Azad observed that the entire organisational election process was a farce and a sham. ”At no place anywhere in the country have elections been held at any level of the organisation. Handpicked lieutenants of the AICC have been coerced to sign on lists prepared by the coterie that runs the AICC sitting in 24 Akbar Road,” he added.

Mocking at the party’s proposed ”Bharat Jodo Yatra”, he said the Congress should have rather undertaken a ”Congress Jodo” exercise across the country. Azad, however, praised Sonia’s role in the formation of both the UPA-1 and UPA-2 governments. One of the primary reasons for her success, according to him, was that she heeded the wise counsel of senior leaders, besides trusting their judgment and delegating powers to them.

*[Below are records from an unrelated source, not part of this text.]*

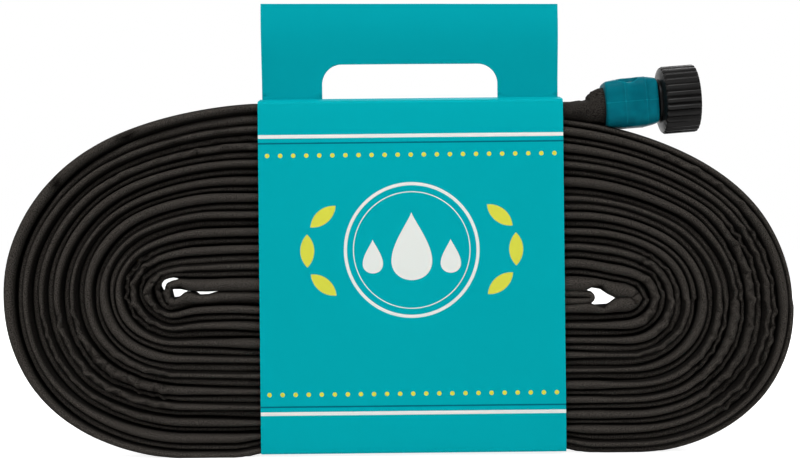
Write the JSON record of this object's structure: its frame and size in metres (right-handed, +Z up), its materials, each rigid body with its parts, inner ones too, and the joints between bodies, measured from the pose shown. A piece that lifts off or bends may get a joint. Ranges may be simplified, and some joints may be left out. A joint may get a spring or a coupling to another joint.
{
  "type": "soaker hose",
  "caption": "Lay-flat soaker hose wound into a flat hank, with a swivel hose coupling, an end clip and a folded card sleeve with a carry handle",
  "frame": {"origin": "On the surface that the pack stands on, under the middle of its box.", "axes": "X runs along the hank towards the coupling, Y is its depth away from the viewer, Z is up."},
  "size_m": [0.3937, 0.0346, 0.2272],
  "materials": {
    "hose": "matt woven polyester",
    "teal_plastic": "satin moulded",
    "black_plastic": "satin moulded",
    "washer_rubber": "matt",
    "white_plastic": "matt",
    "card": "coated printed card"
  },
  "bodies": {
    "pack": {"hose_hank": "hose", "hose_lead": "hose", "hose_cuff": "hose", "tailpiece": "black_plastic", "collar_upper": "teal_plastic", "collar_lower": "teal_plastic", "end_clip_upper": "teal_plastic", "end_clip_lower": "teal_plastic", "card_sleeve": "card", "card_seam": "card"},
    "nut": {"swivel_nut": "black_plastic", "sealing_washer": "washer_rubber", "flow_disc": "white_plastic"},
    "handle": {"handle_front_ply": "card", "handle_back_ply": "card"}
  },
  "joints": [
    {"name": "nut_swivel", "type": "hinge", "parent": "pack", "child": "nut", "pos_m": [0.13343, 0, 0.17721], "axis": [0.9976, 0, 0.0698], "continuous": true},
    {"name": "handle_fold", "type": "hinge", "parent": "pack", "child": "handle", "pos_m": [0.0074, 0, 0.1801], "axis": [1, 0, 0], "range_deg": [-90, 90], "stiffness_Nm_per_rad": 0.01}
  ]
}
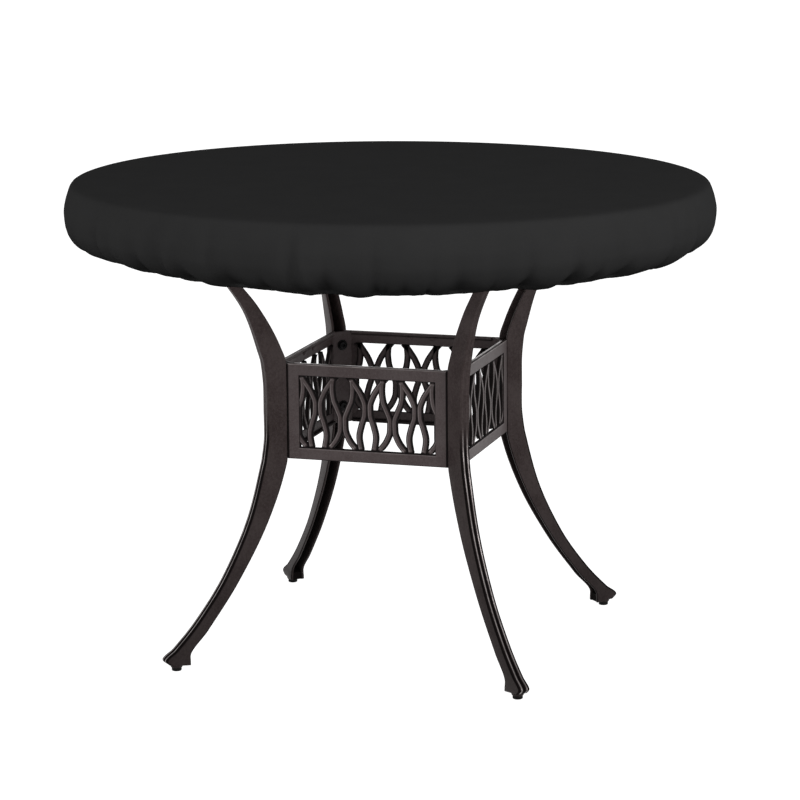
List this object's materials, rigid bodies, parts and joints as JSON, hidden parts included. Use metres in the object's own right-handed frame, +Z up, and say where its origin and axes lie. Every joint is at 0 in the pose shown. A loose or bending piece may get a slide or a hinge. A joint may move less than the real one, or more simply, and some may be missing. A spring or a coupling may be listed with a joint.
{
  "type": "fitted round table cover on patio table",
  "caption": "Round fitted cloth cover with an elasticated hem, pulled over the top of a round cast patio table on curved legs joined by an openwork box.",
  "frame": {"origin": "on the floor under the middle of the table", "axes": "+Z up; -Y is the front panel's side; the legs stand in the diagonal planes"},
  "size_m": [1.0118, 1.0091, 0.735],
  "materials": {
    "cover_cloth": "matte black coated woven polyester",
    "cast_frame": "satin dark bronze paint on cast aluminium",
    "bolt_steel": "black oxide",
    "glide_plastic": "matte black"
  },
  "bodies": {
    "root": {"cover": "cover_cloth", "table_top": "cast_frame", "leg_front_left": "cast_frame", "leg_front_right": "cast_frame", "leg_back_right": "cast_frame", "leg_back_left": "cast_frame", "panel_front": "cast_frame", "panel_right": "cast_frame", "panel_back": "cast_frame", "panel_left": "cast_frame", "corner_plate_front_left": "cast_frame", "corner_plate_front_right": "cast_frame", "corner_plate_back_right": "cast_frame", "corner_plate_back_left": "cast_frame", "bolt_front_left_upper": "bolt_steel", "bolt_front_left_lower": "bolt_steel", "bolt_front_right_upper": "bolt_steel", "bolt_front_right_lower": "bolt_steel", "bolt_back_right_upper": "bolt_steel", "bolt_back_right_lower": "bolt_steel", "bolt_back_left_upper": "bolt_steel", "bolt_back_left_lower": "bolt_steel", "glide_front_left": "glide_plastic", "glide_front_right": "glide_plastic", "glide_back_right": "glide_plastic", "glide_back_left": "glide_plastic"}
  },
  "joints": []
}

Azad thus join the long list of senior leaders who have quit the Congress since the 2019 Lok Sabha elections, including Kapil Sibal, Jyotiraditya Scindia, Jitin Prasada, R P N Singh, Hardik Patel, Ashwani Kumar, and Sushmita Dev. However, he is the senior-most Congressman to quit the party, having worked with Indira Gandhi, Rajiv Gandhi, P V Narasimha Rao, Manmohan Singh, and Sonia Gandhi.

Azad is one of the ‘G-23’ Congress leaders who were vocal about a leadership change, contending that the party should not be dependent on the Gandhi family for every major decision. Feeling humiliated and sidelined, he had recently quit the J & K campaign committee formed by the Congress chief, citing health reasons. All eyes will now be on other leaders of the ‘G-23’ group who have been feeling suffocated in the Congress, particularly former Union Minister Anand Sharma, who had recently quit the party’s steering committee formed ahead of the Assembly elections in the state.

There was intense speculation in political circles on Azad’s next move since he was one of the tallest leaders of the Congress and stood by the party through thick and thin. In his resignation letter, he said he would now persevere to perpetuate the ideals for which he has dedicated his entire adult life outside the formal fold of Congress.